Ce film, je vais le voir et le revoir un nombre incalculable de fois… et toujours en VF. Allez savoir pourquoi (conditionnement, je pense), la VO ne me fait pas le même effet. Oh, je chiale toujours à la fin, hein, mais je ne sais pas, le doubleur de Robin Williams me manque.

Alors nous sommes en 1989, et quand on sort de la salle de ciné, les potes et moi, on a la gorge serrée. On a envie d’appeler Ô capitaine mon capitaine pour voir si ça ne le ferait pas apparaître par magie au détour d’un couloir du lycée. On a envie de monter sur les tables, sur toutes les tables, pour changer de point de vue, découvrir le monde d’une autre façon, le monde… et l’art, surtout. Le théâtre, la musique, la littérature, les poèmes.

Avec mes meilleurs potes, on sort la nuit dans les bois, on va se geler les miches en haut des vieux terrils miniers autour d’un feu de bois et on lit des poèmes… Et on se retrouve à chanter “Et je vis le Congo” en dansant comme des abrutis. On est ados, on a toute la vie devant nous. On aura bientôt le bac et plus rien ne sera jamais comme avant. Ou peut-être que si. On ne sait pas trop. On s’en fout. Notre seul privilège, à cet âge-là, c’est qu’on s’en fout, et bien malin qui pourra nous le retirer avant que l’heure des responsabilité ne nous tombe dessus.

Robin Williams et moi, c’est une grande histoire d’amour. C’est comme tous mes acteurs favoris : je me jette sur ses films, même les plus merdiques. Ca m’a fait le coup avec Whoopi Goldberg (encore une petite marrante qui vous fiche quand même la larme à l’oeil), avec Julia Roberts, avec Chris Pratt… Mais Robin Williams, c’était autre chose. Ce rire bienveillant qui ne se moque jamais que de soi ou des oppresseurs. Cet oeil brillant qui vous interpelle, parce qu’on se doute qu’il a vu des tas de saloperies (Bellushi, bordel !). Ces traits plastiques, et cette façon d’être à la fois détendu et à l’affût de la meilleure connerie à dire, à faire…

Ce clown triste, si triste, au bout du compte. Le jour où j’apprends la mort de Robin Williams, je me décompose littéralement. J’ai l’impression de perdre une sorte de figure paternelle, de modèle, je sais pas… Je me précipite sur Amazon pour acheter les films de lui que je n’ai pas vus. Pour grappiller des miettes ? Rendre hommage à cet immense bonhomme ? Je ne sais pas, mais poutrin que je suis triste. Pardon : morose. Non, citation du film mise à part, je suis bouleversé. Je viens de découvrir sa série télé où il joue le père de Sarah Michelle Gellar, The Crazy Ones, où je l’ai retrouvé après avoir laissé un peu de côté sa carrière. Je me dis que c’est le dernier truc cool que je verrai avec lui. Ca me remue. Encore aujourd’hui.

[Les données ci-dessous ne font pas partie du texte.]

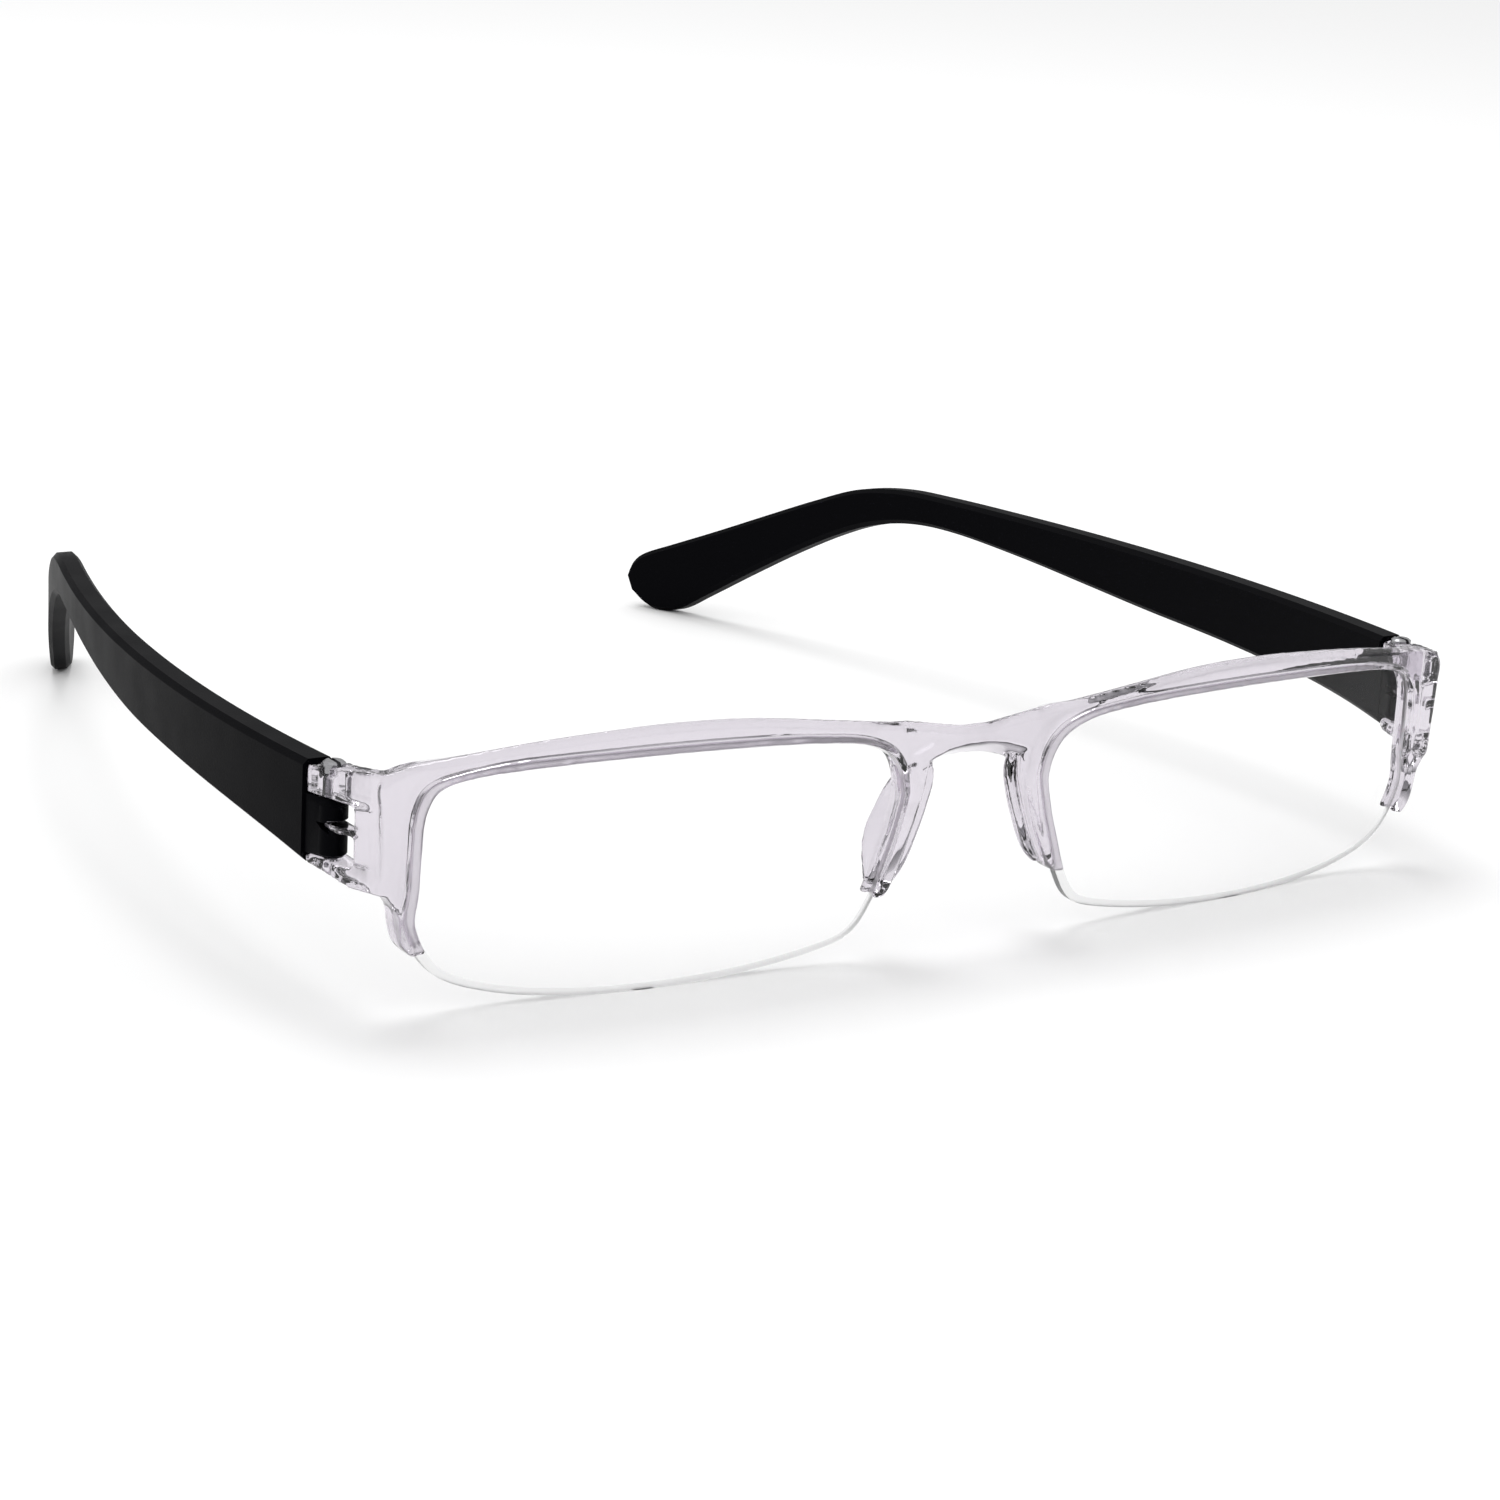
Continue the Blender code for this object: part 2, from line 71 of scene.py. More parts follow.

Je suis triste pour lui, triste parce que c’est un suicide et que ça me rappelle le Cercle des Poètes disparus. Je n’ai pas trop envie d’analyser tout ça, de cerner le pourquoi du comment, parce que cette tristesse ne m’a pas quitté. Imaginer que le mec le plus formidable au monde, celui qui m’a tant fait marrer, ait pu partir dans la souffrance, la tristesse et le noir. C’est simplement injuste et je n’ai pas envie de broder autour de ce sentiment-là. Le jour de sa mort, je suis déboussolé. Et je me souviens d’une de ses interviews, où il disait : “enterrez-moi le cul à l’air, ça fera un garage à vélos.” Et je vous jure, c’est plus fort que moi, je ris. Le jour  où j’apprends sa mort, où je me sens super mal, je ris. Comme s’il était là et qu’il s’était dit qu’il ne fallait pas me laisser dans cet état-là (oui, c’est égoïste et je vous emmerde). Comme si ce qu’il avait fait de bon, de bien, était plus important que le fait qu’il n’existe plus.

Le meilleur acteur du monde, c’est Robin Williams.

Meilleur brontosaure : Robin Williams n’a pas joué énormément de brontosaures, mais je vous garantis que c’est lui qui les joue le mieux, partout, toujours.